While centuries of life have done little to shape these characters, it certainly helps to shape the plot. In her first outing, In The Garden Of Iden, immortal Mendoza fell in love with a mortal in Tudor England, only to lose him to the flames of religious intolerance. Now, three centuries and half a world away, she meets him again, or rather she meets another Englishman with the same appearance and the same mannerisms as her lover. This particular Englishman is a spy involved in a hare-brained plot to aid the Confederacy and so wrest California into British rule, but the ramifications of this plot could involve a strange spiritualist episode in 1920s Hollywood and the origins of ‘The Company’ itself. Stirred by the apparent rebirth of her lover, Mendoza embarks on a madcap race to help him, and to keep him alive.

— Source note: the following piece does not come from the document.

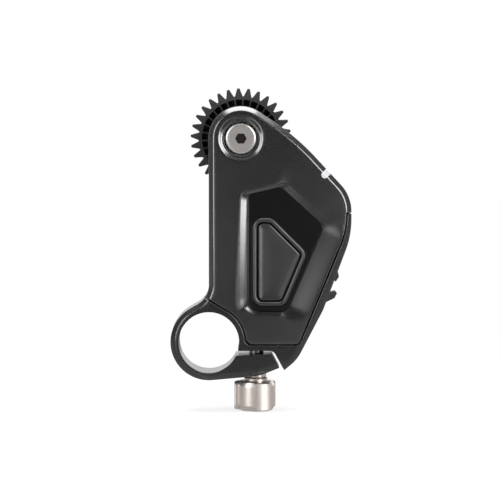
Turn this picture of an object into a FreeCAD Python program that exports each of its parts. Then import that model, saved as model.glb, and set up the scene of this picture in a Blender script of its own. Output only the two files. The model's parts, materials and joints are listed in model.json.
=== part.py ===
import FreeCAD, Part
import math
import os

# Follow focus drive unit for a 15 mm rod: a slim geared motor housing with a split rod clamp.
# Frame: origin on the rod axis in the middle of the clamp, +Y along the rod away from the front,
# +Z up the housing, +X to the right as seen from the front. Millimetres.

Vector = FreeCAD.Vector
alongY = Vector(0, 1, 0)
alongZ = Vector(0, 0, 1)

# rod clamp
rod_diameter = 15.0
rod_clearance = 0.05
clamp_wall = 2.05
clamp_length = 11.0
bore_chamfer = 0.15
slit_top_z = -2.1
slit_width = 1.15
slit_end_width = 0.8
slit_corner_x = 16.1
slit_corner_radius = 1.8
toe_tip_x = 18.8
toe_tip_z = -7.1
toe_gap = 0.8
jaw_tip_back = 1.1
jaw_knee_x = 12.5
jaw_knee_z = -8.54
jaw_knee_radius = 14.0

# housing silhouette
body_left_x = 0.0
body_right_x = 35.5
body_depth = 14.0
neck_z = 11.15
neck_radius = 5.5
head_x = 8.0
head_z = 50.7
head_radius = 8.0
brow_x = 21.5
brow_z = 51.5
brow_radius = 60.0
shoulder_z = 36.4
shoulder_radius = 9.7
hip_z = 26.6
hip_radius = 22.0
waist_x = 28.5
waist_z = 8.0
waist_radius = 10.0
heel_x = 22.03
heel_z = -4.42
heel_radius = 10.0

# how far two parts of one solid run into each other where they are joined
weld_lap = 0.2

# the offset kind that keeps a corner a corner
square_join = 2

# how far a box that cuts a whole side away reaches, more than the part's length
beyond = 100.0

# walls and joints between the shells
shell_wall = 1.25
edge_bevel = 1.2
seam_gap = 0.3
strip_width = 1.3
strip_top_z = 32.3
seam_hip_z = 28.0
seam_hip_radius = 18.4
seam_heel_x = 22.4
seam_collar = 0.35
seam_foot_z = -0.5
seam_foot_radius = 2.0
seam_corner_radius = 1.2
seam_start_x = -1.1
seam_start_z = 11.4
lip_gap = 0.1
mid_plate = 1.5
rear_plate = 1.5
rear_edge_chamfer = 0.7
rod_relief = 1.0
rear_foot_z = 0.6

# head recess and output shaft
shaft_radius = 2.5
cap_radius = 3.83
cap_thickness = 1.2
cap_recess = 0.5
cap_chamfer = 0.25
cap_gap = 0.42
dish_radius = 5.6
dish_depth = 0.55
rim_width = 0.22
hex_across = 2.5
hex_depth = 0.8
flat_width = 4.0
slip_fit = 0.02

# bearings
bearing_outer_radius = 5.0
bearing_width = 3.0
ball_radius = 0.7
ball_count = 9
race_grip = 0.7
front_bearing_set_back = 0.2
bearing_seat_wall = 1.2

# lens gear
lens_teeth = 30
lens_module = 0.8
lens_gap = 0.8
lens_width = 8.0
lens_phase = 92.9
lens_dedendum = 1.55
lens_backlash = 0.1
pocket_inner = 8.4
pocket_outer = 9.97
pocket_depth = 4.5
pocket_rib = 0.3
hub_land = 0.25
retainer_head_radius = 3.4
retainer_head_height = 1.6
retainer_thread_radius = 1.25
retainer_length = 6.0
retainer_round = 0.7

# reduction gears
train_module = 0.4
train_width = 1.6
train_step = 1.8
train_front_y = -0.45
train_backlash = 0.05
output_teeth = 29
wheel_2_teeth = 30
pinion_2_teeth = 17
wheel_1_teeth = 36
pinion_1_teeth = 12
motor_teeth = 10
stub_addendum = 0.8
stub_dedendum = 1.15
idler_2_angle = -80.0
idler_pin_radius = 0.75
plate_thickness = 1.2
plate_front_y = -2.6
plate_margin = 1.6
plate_clearance = 0.3
pillar_radius = 1.2
pillar_spots = ((3.4, 33.5), (16.8, 50.0), (25.2, 38.3))
pillar_screw_radius = 0.6
pillar_screw_head = 0.5

# motor
motor_x = 16.0
motor_z = 26.4
motor_radius = 8.0
motor_length = 9.0
motor_wall = 0.6
motor_boss_radius = 3.0
motor_shaft_radius = 0.75
magnet_thickness = 1.7
armature_gap = 0.5
end_cap_thickness = 1.0
motor_screw_circle = 5.5
motor_screw_radius = 0.8
motor_screw_head_radius = 1.45
motor_screw_head = 0.9
bulge_gap = 0.4
bulge_wall = 1.2
bulge_chamfer = 1.0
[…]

It is doomed to failure, of course: this is a determinist universe, the future is known and unchangeable, events move with the inevitability of tragedy but the sprightliness of farce. From the moment the Englishman appears, we are swept along by engaging characters, wacky plot, incident piled upon incident. Baker has a light touch and an ability to keep the pace just right, this is wonderfully entertaining adventure written as light comedy.

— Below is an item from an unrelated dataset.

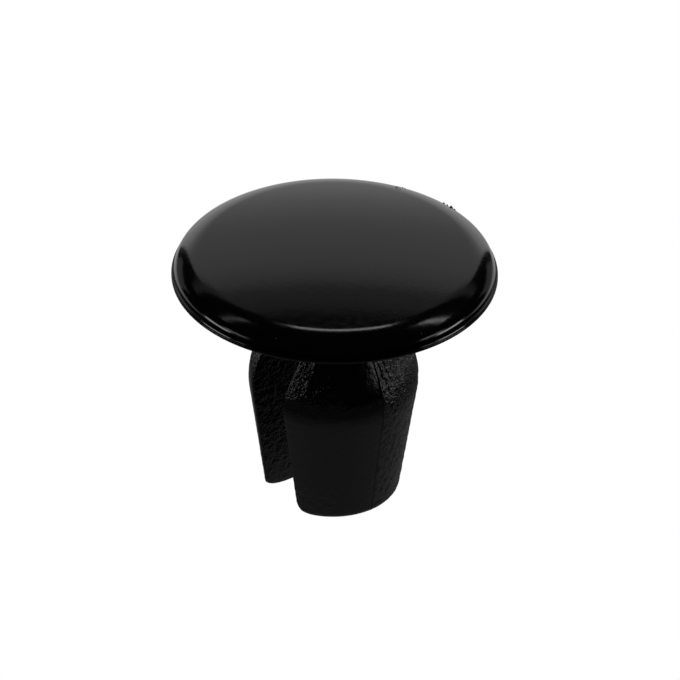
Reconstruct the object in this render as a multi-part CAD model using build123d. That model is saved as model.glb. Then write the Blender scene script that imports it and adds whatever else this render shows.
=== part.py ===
from build123d import *

import os
from math import cos, radians, sin, tan

# Push-in hole plug, moulded in one piece: a low domed head on two sprung legs.
#
# Frame: +Z up the plug's axis from the leg tips to the head, +X along the slot
# between the legs, origin on the axis in the plane of the leg tips. Millimetres.

# Driving dimensions
head_diameter = 20.0        # over the lip
shank_length = 15.5         # leg tips to the underside of the head
shoulder_diameter = 10.52   # widest part of the legs, wider than the hole
neck_diameter = 7.9         # where the panel sits, a loose fit in an 8 mm hole
slot_width = 3.15           # between the flat inner faces of the legs

# Head: crown, broad shoulder, tight edge and a thin lip at the mould's parting plane
lip_overhang = 0.13
lip_height = 0.22
lip_break = 0.06            # corners of the lip
edge_radius = 0.8
edge_foot = 0.28            # height of the tight edge's centre above the underside
brow_radius = 3.0           # broad rounding between the crown and the tight edge
brow_slope = 35.0           # surface slope where the brow meets the tight edge
crown_slope = 8.0           # surface slope where the crown meets the brow

# Legs: one turned outline, cut in two by the slot
shoulder_drop = 7.4         # widest section below the underside of the head
shoulder_round = 4.5
neck_slope = 27.0           # cone above the shoulder, from the axis
taper_slope = 8.0           # cone below the shoulder, from the axis
tip_round = 0.55
root_round = 0.4            # neck into the underside of the head
slot_edge_break = 0.12      # edges of the flat inner faces

# Flash left down the middle of each leg by the two halves of the mould
flash_width = 0.12
flash_height = 0.05

head_radius = head_diameter / 2
shoulder_radius = shoulder_diameter / 2
neck_radius = neck_diameter / 2
bury = 0.5                  # how far the shank runs into the head before they are joined


def polar(centre, radius, angle):
    """Point on a circle, by its angle in degrees from the first axis."""
    return (
        centre[0] + radius * cos(radians(angle)),
        centre[1] + radius * sin(radians(angle)),
    )


def revolved(edges):
    """Turn a closed outline, drawn as (radius, height), about the plug's axis."""
    face = make_face(Plane.XZ * Curve(edges))
    return revolve(face, Axis.Z)


def head_outline():
    """Half section of the head, from the axis at the underside round to the crown."""
    side = head_radius - lip_overhang
    foot = shank_length
    lip_top = foot + lip_height

    edge_centre = (side - edge_radius, foot + edge_foot)
    edge_top = polar(edge_centre, edge_radius, 90 - brow_slope)

    reach = edge_radius - brow_radius
    brow_centre = polar(edge_centre, reach, 90 - brow_slope)
    brow_top = polar(brow_centre, brow_radius, 90 - crown_slope)

    crown_radius = brow_top[0] / sin(radians(crown_slope))
    crown_centre = (0, brow_top[1] - crown_radius * cos(radians(crown_slope)))
    crown_top = (0, crown_centre[1] + crown_radius)

    lip = [
        (0, foot),
        (head_radius - lip_break, foot),
        (head_radius, foot + lip_break),
        (head_radius, lip_top - lip_break),
        (head_radius - lip_break, lip_top),
        (side, lip_top),
        (side, edge_centre[1]),
    ]
    return [
        *Polyline(lip).edges(),
        CenterArc(edge_centre, edge_radius, 0, 90 - brow_slope),
        CenterArc(brow_centre, brow_radius, 90 - brow_slope, brow_slope - crown_slope),
        CenterArc(crown_centre, crown_radius, 90 - crown_slope, crown_slope),
        Line(crown_top, (0, foot)),
    ]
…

Unfortunately, the Englishman does not appear until more than two-thirds of the way through the book. Until he does, what we have is stodgy and ill-controlled. We get endless scene-setting and heavy-handed foreshadowing, but we don’t get the plot that this book so desperately needs to get it going. Instead there is a series of episodic incidents which don’t form a coherent whole and which are mostly played for laughs – Baker’s touch with comedy is much more assured when it arises from sustained action rather than being presented as a series of sketches. Throughout this part of the book Mendoza’s companions are painted with a very broad brush and with little finesse, while Mendoza herself is simply morose. She does not engage either our sympathies or our interest until her lover appears on the scene and suddenly injects a spark of life into her. It reads, for all the world, as if Baker was simply intent upon continuing her series but had no real story to tell until she happened upon the English conspiracy plot. And, of course, coming so late in the book it is necessarily truncated, making this a curiously ill-formed novel. Given how well the whole thing takes off during the final section, that is a real pity.